◆ Available data ◆
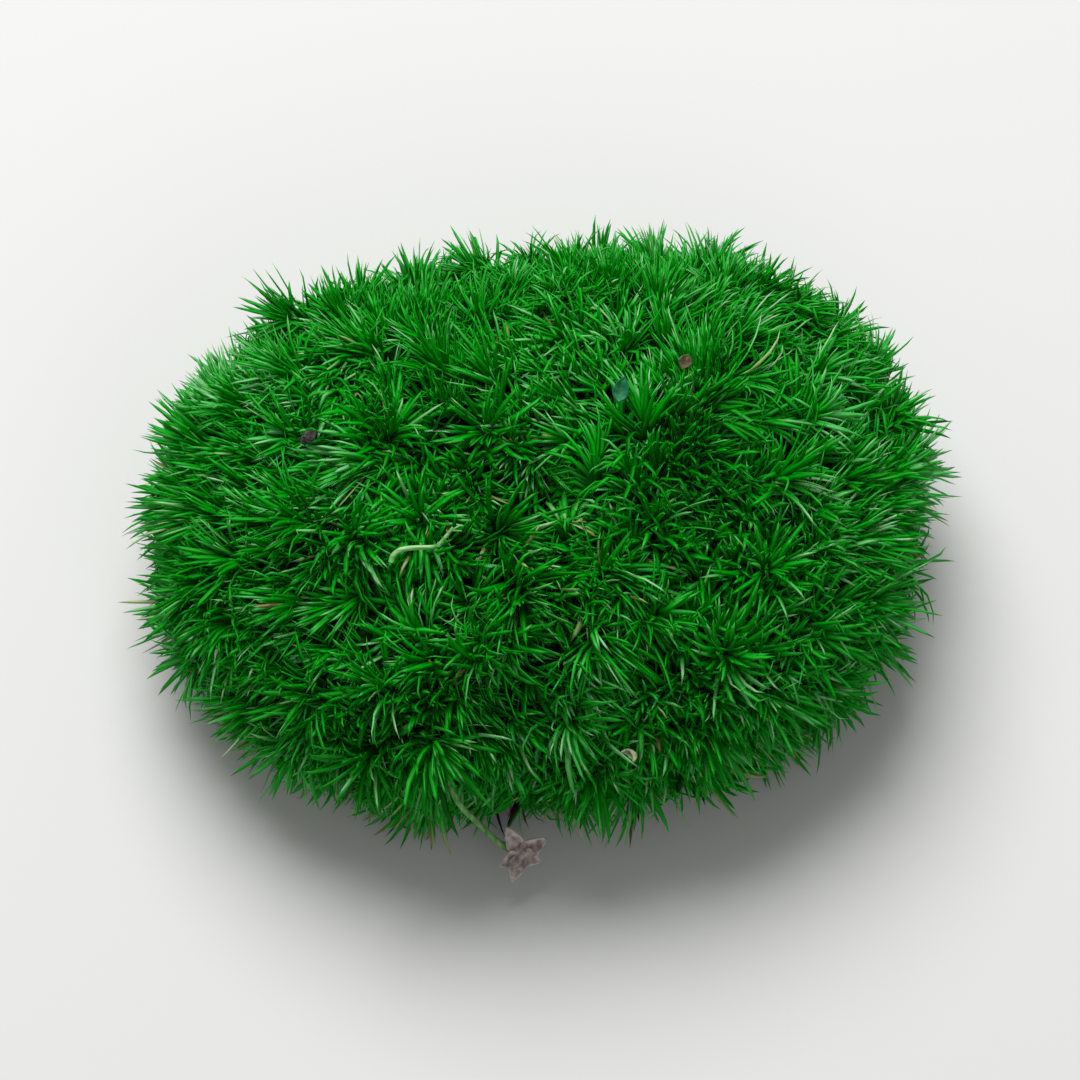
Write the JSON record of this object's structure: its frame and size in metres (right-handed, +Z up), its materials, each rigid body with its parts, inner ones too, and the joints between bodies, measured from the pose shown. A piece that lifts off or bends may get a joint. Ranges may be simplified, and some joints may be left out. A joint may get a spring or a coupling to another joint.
{
  "type": "moss clump",
  "caption": "Low domed clump of cushion moss, cut flat underneath, on a thin mat of roots and humus, with dry scraps caught in it.",
  "frame": {"origin": "middle of the clump's box at its base, on the flat cut it rests on", "axes": "+X along the clump's width, to the right seen from the front; +Y to its back; +Z up"},
  "size_m": [0.1056, 0.088, 0.0456],
  "materials": {
    "moss": "soft tufts of narrow keeled leaves",
    "humus": "matte matted fibres and crumbs",
    "dry_straw": "dry, slightly glossy",
    "dry_petal": "papery, wrinkled",
    "green_stalk": "satin",
    "brown_bark": "matte",
    "dry_scale": "papery",
    "pale_chaff": "papery, curled",
    "leaf_bit": "satin"
  },
  "bodies": {
    "root": {"moss_cushion": "moss", "root_mat": "humus", "pale_straw": "dry_straw", "calyx_star": "dry_petal", "calyx_stalk": "green_stalk", "brown_flake": "brown_bark", "pink_flake": "dry_scale", "pale_flake": "pale_chaff", "leaf_bit": "leaf_bit"}
  },
  "joints": []
}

◆ Task description ◆
All of the data needs to be reproduced exactly, with no line missing.

◆ Solution below ◆
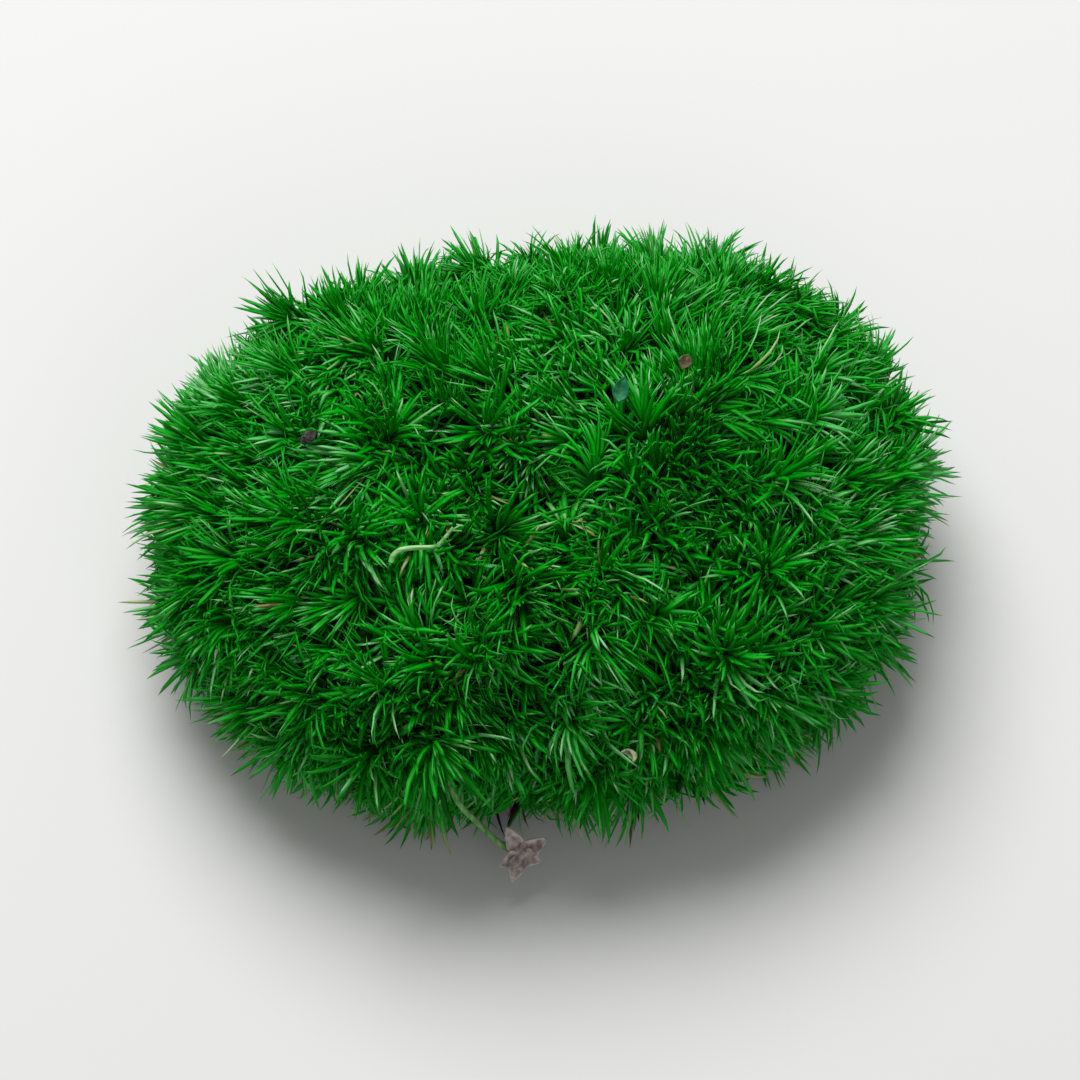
Write the JSON record of this object's structure: its frame and size in metres (right-handed, +Z up), its materials, each rigid body with its parts, inner ones too, and the joints between bodies, measured from the pose shown. A piece that lifts off or bends may get a joint. Ranges may be simplified, and some joints may be left out. A joint may get a spring or a coupling to another joint.
{
  "type": "moss clump",
  "caption": "Low domed clump of cushion moss, cut flat underneath, on a thin mat of roots and humus, with dry scraps caught in it.",
  "frame": {"origin": "middle of the clump's box at its base, on the flat cut it rests on", "axes": "+X along the clump's width, to the right seen from the front; +Y to its back; +Z up"},
  "size_m": [0.1056, 0.088, 0.0456],
  "materials": {
    "moss": "soft tufts of narrow keeled leaves",
    "humus": "matte matted fibres and crumbs",
    "dry_straw": "dry, slightly glossy",
    "dry_petal": "papery, wrinkled",
    "green_stalk": "satin",
    "brown_bark": "matte",
    "dry_scale": "papery",
    "pale_chaff": "papery, curled",
    "leaf_bit": "satin"
  },
  "bodies": {
    "root": {"moss_cushion": "moss", "root_mat": "humus", "pale_straw": "dry_straw", "calyx_star": "dry_petal", "calyx_stalk": "green_stalk", "brown_flake": "brown_bark", "pink_flake": "dry_scale", "pale_flake": "pale_chaff", "leaf_bit": "leaf_bit"}
  },
  "joints": []
}